» WORK TO COMPLETE
Reproduce all of the material word for word.

» SUPPLIED MATERIAL
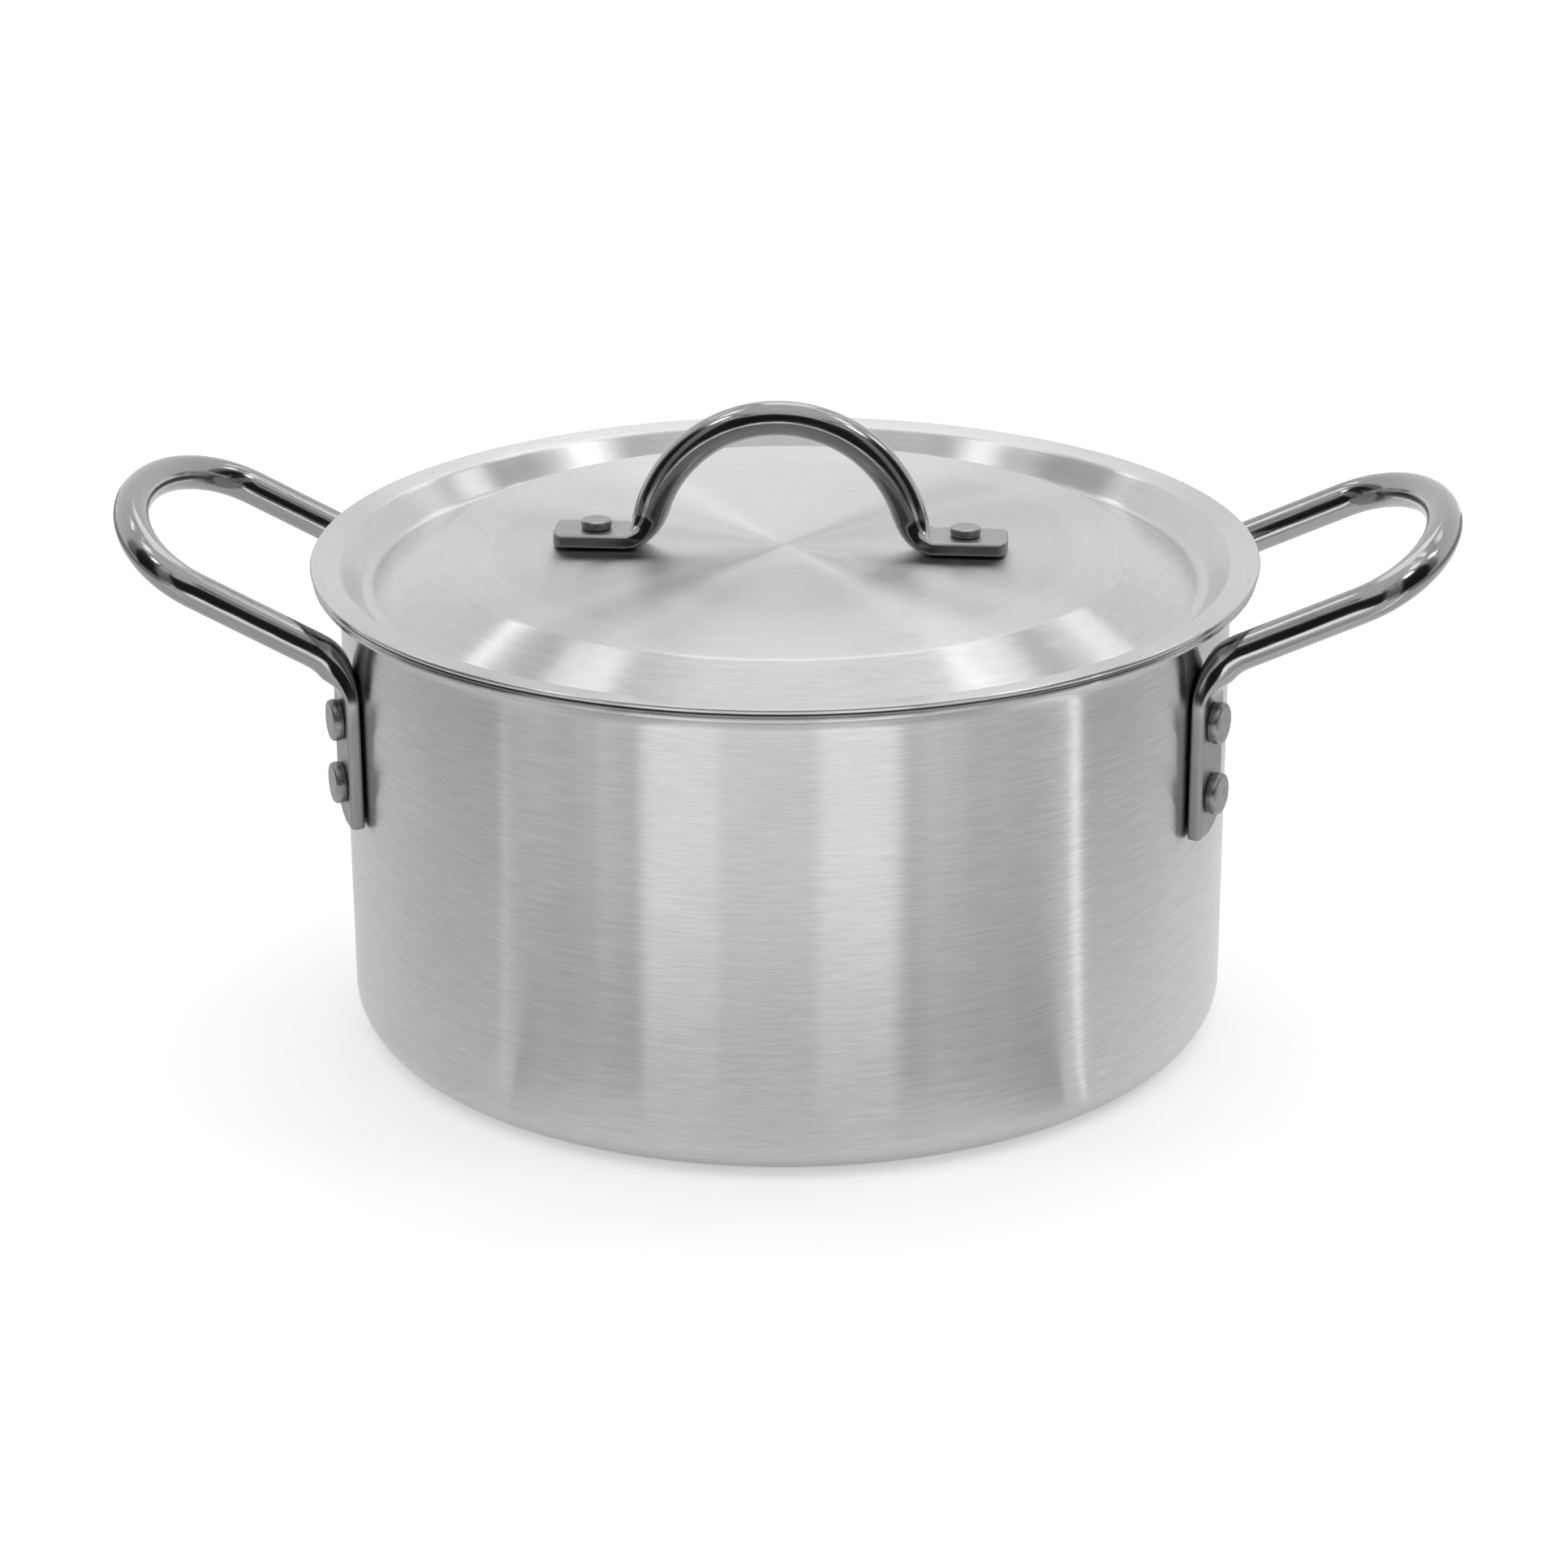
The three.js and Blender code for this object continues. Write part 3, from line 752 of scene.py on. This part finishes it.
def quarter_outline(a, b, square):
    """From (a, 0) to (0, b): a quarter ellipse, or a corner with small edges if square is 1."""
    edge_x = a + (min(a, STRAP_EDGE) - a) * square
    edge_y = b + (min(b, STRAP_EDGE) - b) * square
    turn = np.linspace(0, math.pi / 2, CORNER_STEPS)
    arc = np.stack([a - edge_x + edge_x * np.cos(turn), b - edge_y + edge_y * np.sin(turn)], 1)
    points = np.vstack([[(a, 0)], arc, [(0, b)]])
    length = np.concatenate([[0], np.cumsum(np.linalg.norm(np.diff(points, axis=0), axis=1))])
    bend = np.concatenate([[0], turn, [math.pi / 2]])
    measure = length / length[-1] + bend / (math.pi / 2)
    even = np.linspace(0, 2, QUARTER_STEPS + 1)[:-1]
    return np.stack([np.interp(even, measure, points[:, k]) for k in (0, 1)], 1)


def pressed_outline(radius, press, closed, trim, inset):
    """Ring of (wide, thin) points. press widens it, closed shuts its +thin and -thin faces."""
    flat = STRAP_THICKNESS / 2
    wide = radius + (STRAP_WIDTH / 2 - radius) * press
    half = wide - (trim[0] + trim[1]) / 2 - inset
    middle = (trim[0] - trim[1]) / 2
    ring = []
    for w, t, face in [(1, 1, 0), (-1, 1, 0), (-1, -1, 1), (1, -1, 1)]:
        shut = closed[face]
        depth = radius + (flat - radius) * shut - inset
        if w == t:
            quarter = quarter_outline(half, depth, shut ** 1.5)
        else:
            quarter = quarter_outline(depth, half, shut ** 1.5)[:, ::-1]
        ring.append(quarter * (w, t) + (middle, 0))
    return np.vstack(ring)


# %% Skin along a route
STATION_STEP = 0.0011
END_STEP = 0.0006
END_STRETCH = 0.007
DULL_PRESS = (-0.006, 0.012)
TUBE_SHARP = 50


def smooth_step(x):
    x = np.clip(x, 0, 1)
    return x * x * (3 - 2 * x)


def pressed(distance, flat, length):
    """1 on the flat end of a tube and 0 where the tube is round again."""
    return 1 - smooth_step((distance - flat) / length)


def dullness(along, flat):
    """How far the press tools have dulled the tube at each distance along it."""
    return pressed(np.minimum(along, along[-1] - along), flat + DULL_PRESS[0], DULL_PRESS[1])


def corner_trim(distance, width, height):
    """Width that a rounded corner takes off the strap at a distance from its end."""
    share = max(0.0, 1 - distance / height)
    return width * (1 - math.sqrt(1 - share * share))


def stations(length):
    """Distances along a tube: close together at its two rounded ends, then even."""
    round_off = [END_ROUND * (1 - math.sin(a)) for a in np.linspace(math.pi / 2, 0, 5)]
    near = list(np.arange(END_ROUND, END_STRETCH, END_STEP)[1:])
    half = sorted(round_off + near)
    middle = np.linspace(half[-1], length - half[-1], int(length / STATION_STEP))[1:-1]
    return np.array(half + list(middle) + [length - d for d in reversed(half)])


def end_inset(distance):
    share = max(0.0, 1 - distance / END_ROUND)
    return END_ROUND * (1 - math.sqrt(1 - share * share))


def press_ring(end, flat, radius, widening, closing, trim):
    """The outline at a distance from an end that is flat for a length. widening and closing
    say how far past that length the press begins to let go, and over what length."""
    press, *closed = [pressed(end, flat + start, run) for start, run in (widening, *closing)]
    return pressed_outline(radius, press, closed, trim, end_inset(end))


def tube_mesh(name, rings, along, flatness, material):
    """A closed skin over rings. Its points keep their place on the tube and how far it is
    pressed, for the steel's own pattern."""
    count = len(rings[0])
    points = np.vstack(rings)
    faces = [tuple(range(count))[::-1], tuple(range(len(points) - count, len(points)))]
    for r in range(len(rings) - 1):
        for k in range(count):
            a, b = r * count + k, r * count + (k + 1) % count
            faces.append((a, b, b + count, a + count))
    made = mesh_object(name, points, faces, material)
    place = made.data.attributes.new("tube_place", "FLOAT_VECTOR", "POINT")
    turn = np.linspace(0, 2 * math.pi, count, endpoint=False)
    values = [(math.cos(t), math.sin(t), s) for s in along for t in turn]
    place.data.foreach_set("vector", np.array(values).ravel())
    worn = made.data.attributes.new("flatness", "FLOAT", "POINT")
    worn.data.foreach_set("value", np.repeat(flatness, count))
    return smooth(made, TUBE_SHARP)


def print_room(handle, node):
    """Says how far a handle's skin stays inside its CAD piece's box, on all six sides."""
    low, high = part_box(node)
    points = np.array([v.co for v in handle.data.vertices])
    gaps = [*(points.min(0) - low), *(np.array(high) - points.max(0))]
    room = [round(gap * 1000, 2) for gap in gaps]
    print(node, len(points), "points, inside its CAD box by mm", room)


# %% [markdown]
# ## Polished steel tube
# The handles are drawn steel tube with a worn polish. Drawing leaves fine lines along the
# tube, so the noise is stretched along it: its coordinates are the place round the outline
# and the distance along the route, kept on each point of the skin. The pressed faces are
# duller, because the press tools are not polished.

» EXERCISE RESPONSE
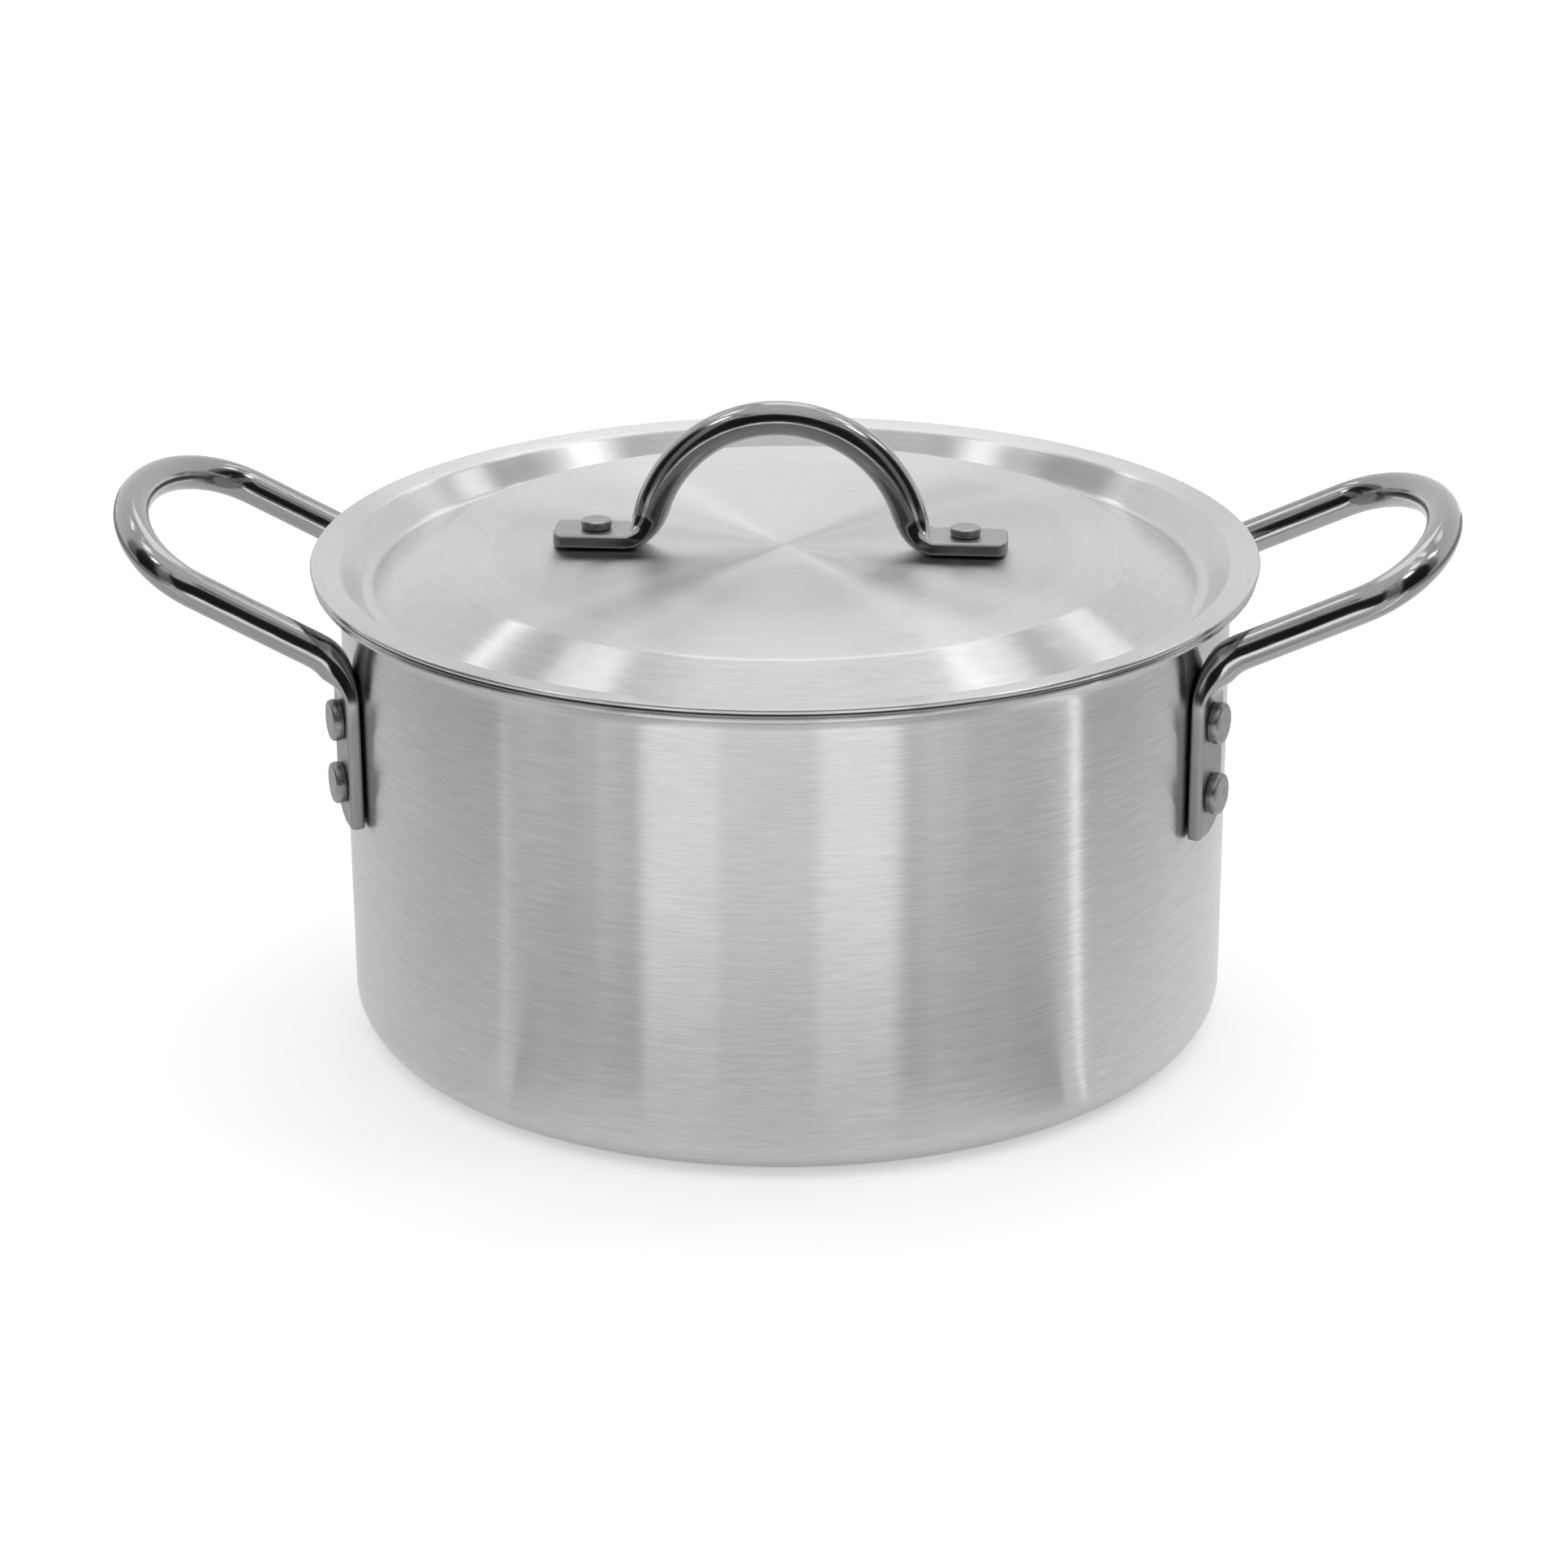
The three.js and Blender code for this object continues. Write part 3, from line 752 of scene.py on. This part finishes it.
def quarter_outline(a, b, square):
    """From (a, 0) to (0, b): a quarter ellipse, or a corner with small edges if square is 1."""
    edge_x = a + (min(a, STRAP_EDGE) - a) * square
    edge_y = b + (min(b, STRAP_EDGE) - b) * square
    turn = np.linspace(0, math.pi / 2, CORNER_STEPS)
    arc = np.stack([a - edge_x + edge_x * np.cos(turn), b - edge_y + edge_y * np.sin(turn)], 1)
    points = np.vstack([[(a, 0)], arc, [(0, b)]])
    length = np.concatenate([[0], np.cumsum(np.linalg.norm(np.diff(points, axis=0), axis=1))])
    bend = np.concatenate([[0], turn, [math.pi / 2]])
    measure = length / length[-1] + bend / (math.pi / 2)
    even = np.linspace(0, 2, QUARTER_STEPS + 1)[:-1]
    return np.stack([np.interp(even, measure, points[:, k]) for k in (0, 1)], 1)


def pressed_outline(radius, press, closed, trim, inset):
    """Ring of (wide, thin) points. press widens it, closed shuts its +thin and -thin faces."""
    flat = STRAP_THICKNESS / 2
    wide = radius + (STRAP_WIDTH / 2 - radius) * press
    half = wide - (trim[0] + trim[1]) / 2 - inset
    middle = (trim[0] - trim[1]) / 2
    ring = []
    for w, t, face in [(1, 1, 0), (-1, 1, 0), (-1, -1, 1), (1, -1, 1)]:
        shut = closed[face]
        depth = radius + (flat - radius) * shut - inset
        if w == t:
            quarter = quarter_outline(half, depth, shut ** 1.5)
        else:
            quarter = quarter_outline(depth, half, shut ** 1.5)[:, ::-1]
        ring.append(quarter * (w, t) + (middle, 0))
    return np.vstack(ring)


# %% Skin along a route
STATION_STEP = 0.0011
END_STEP = 0.0006
END_STRETCH = 0.007
DULL_PRESS = (-0.006, 0.012)
TUBE_SHARP = 50


def smooth_step(x):
    x = np.clip(x, 0, 1)
    return x * x * (3 - 2 * x)


def pressed(distance, flat, length):
    """1 on the flat end of a tube and 0 where the tube is round again."""
    return 1 - smooth_step((distance - flat) / length)


def dullness(along, flat):
    """How far the press tools have dulled the tube at each distance along it."""
    return pressed(np.minimum(along, along[-1] - along), flat + DULL_PRESS[0], DULL_PRESS[1])


def corner_trim(distance, width, height):
    """Width that a rounded corner takes off the strap at a distance from its end."""
    share = max(0.0, 1 - distance / height)
    return width * (1 - math.sqrt(1 - share * share))


def stations(length):
    """Distances along a tube: close together at its two rounded ends, then even."""
    round_off = [END_ROUND * (1 - math.sin(a)) for a in np.linspace(math.pi / 2, 0, 5)]
    near = list(np.arange(END_ROUND, END_STRETCH, END_STEP)[1:])
    half = sorted(round_off + near)
    middle = np.linspace(half[-1], length - half[-1], int(length / STATION_STEP))[1:-1]
    return np.array(half + list(middle) + [length - d for d in reversed(half)])


def end_inset(distance):
    share = max(0.0, 1 - distance / END_ROUND)
    return END_ROUND * (1 - math.sqrt(1 - share * share))


def press_ring(end, flat, radius, widening, closing, trim):
    """The outline at a distance from an end that is flat for a length. widening and closing
    say how far past that length the press begins to let go, and over what length."""
    press, *closed = [pressed(end, flat + start, run) for start, run in (widening, *closing)]
    return pressed_outline(radius, press, closed, trim, end_inset(end))


def tube_mesh(name, rings, along, flatness, material):
    """A closed skin over rings. Its points keep their place on the tube and how far it is
    pressed, for the steel's own pattern."""
    count = len(rings[0])
    points = np.vstack(rings)
    faces = [tuple(range(count))[::-1], tuple(range(len(points) - count, len(points)))]
    for r in range(len(rings) - 1):
        for k in range(count):
            a, b = r * count + k, r * count + (k + 1) % count
            faces.append((a, b, b + count, a + count))
    made = mesh_object(name, points, faces, material)
    place = made.data.attributes.new("tube_place", "FLOAT_VECTOR", "POINT")
    turn = np.linspace(0, 2 * math.pi, count, endpoint=False)
    values = [(math.cos(t), math.sin(t), s) for s in along for t in turn]
    place.data.foreach_set("vector", np.array(values).ravel())
    worn = made.data.attributes.new("flatness", "FLOAT", "POINT")
    worn.data.foreach_set("value", np.repeat(flatness, count))
    return smooth(made, TUBE_SHARP)


def print_room(handle, node):
    """Says how far a handle's skin stays inside its CAD piece's box, on all six sides."""
    low, high = part_box(node)
    points = np.array([v.co for v in handle.data.vertices])
    gaps = [*(points.min(0) - low), *(np.array(high) - points.max(0))]
    room = [round(gap * 1000, 2) for gap in gaps]
    print(node, len(points), "points, inside its CAD box by mm", room)


# %% [markdown]
# ## Polished steel tube
# The handles are drawn steel tube with a worn polish. Drawing leaves fine lines along the
# tube, so the noise is stretched along it: its coordinates are the place round the outline
# and the distance along the route, kept on each point of the skin. The pressed faces are
# duller, because the press tools are not polished.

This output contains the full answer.